On the subject of benchmarks, it should also be noted that the computer has at best a 50% chance, i.e. a random chance of winning under normal circumstances: If the computer and the human in comparison both seem perfectly human, the judge still has to flip the proverbial coin at 50/50 odds. That the judge is aware of having to choose is clear from the initial parlour game between man and woman, and likewise between human and computer, or it would beat the purpose of interrogation:

The object of the game for the interrogator is to determine which of the other two is the man and which is the woman.

How well would men do at pretending to be women? Less than 50/50 odds, I should think, and this may well be why Turing only imagined 70/30 odds, and spoke of how well computers might do at this game, rather than spoke of passing it.

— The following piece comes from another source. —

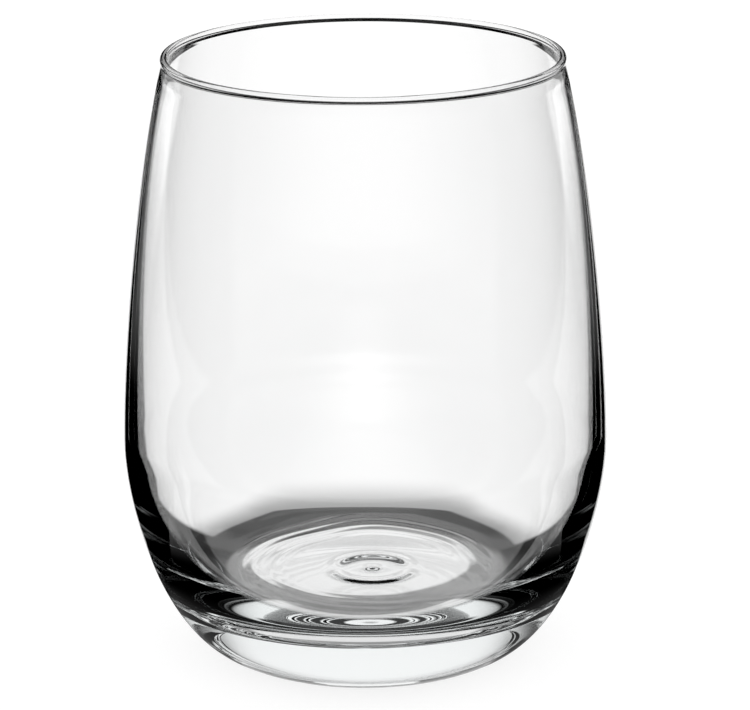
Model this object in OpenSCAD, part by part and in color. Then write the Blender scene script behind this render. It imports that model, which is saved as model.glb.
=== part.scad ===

Looks like a test, quacks like a test, but flies like a rock
Not only are the rules for passing completely left up to interpretation, but also the manner in which the game is to be played. Considering that Turing was a man of exact science and that his other arguments in the paper were elaborate to the point of calculating the necessary digital storage space, would he define a scientific test so vaguely? We find the answer in the fact that Turing mainly refers to his proposal as a “game” and “experiment”, but rarely as a “test”. He makes no mention of “passing” and even explains that it is not the point to try it out:

it may be asked, “Why not try the experiment straight away? -” The short answer is that we are not asking whether the computers at present available would do well, but whether there are imaginable computers which would do well.

The pointlessness proved itself in practice: Yes, several chatbots have passed various interpretations of the game, most notably Eugene Goostman convinced 10 of 30 judges in 5-minute interrogations in 2014, and even Cleverbot passed one based on audience vote in 2011. But did an intelligent program ever pass? No. Although nobody can agree on what intelligence is, everybody including the creators do agree that those that passed weren’t intelligent or thinking; They worked mainly through keyword-triggered responses.

Winning isn’t everything
Although Turing did seem to imagine the game as a battle of wits, ultimately its judging criteria is not how “intelligent” an A.I. is, but how “human” it seems. In reality, humans are much more characterised by their flaws, emotions and eccentricities than by their intelligence in conversation, and so a highly intelligent rational A.I. would ironically not do well at this game.

In the end, Turing Tests are behaviouristic assumptions, drawing conclusions from appearances like doctors in medieval times. By the same logic one might conclude that a computer has the flu because it has a high temperature and is making coughing sounds. Obviously this isn’t a satisfying analysis. We could continue to guess whether computers are intelligent due the fact that they can do math, play chess or have conversations, or we could do what everybody does anyway once a computer passes a test: Ask “How does it work?”, then decide for ourselves how intelligent we find that process. No question could be more scientific or more insightful.

So, where does that leave “The Turing Test” when it was never an adequate test of intelligence, nor meant to be? Personally I think Turing Tests are still suitable to demonstrate the progression of conversational skills, a challenge becoming more important with the rise of social robots. And it is important that the public stay informed to settle increasing unrest about artificial intelligence. Other than that, I think it is time to lay the interpretations to rest and continue building A.I. that Alan Turing could only dream of.
In ending, more than any technical detail, I ask you to consider Turing’s hopes:

Nevertheless I believe that at the end of the century the use of words and general educated opinion will have altered so much that one will be able to speak of machines thinking without expecting to be contradicted.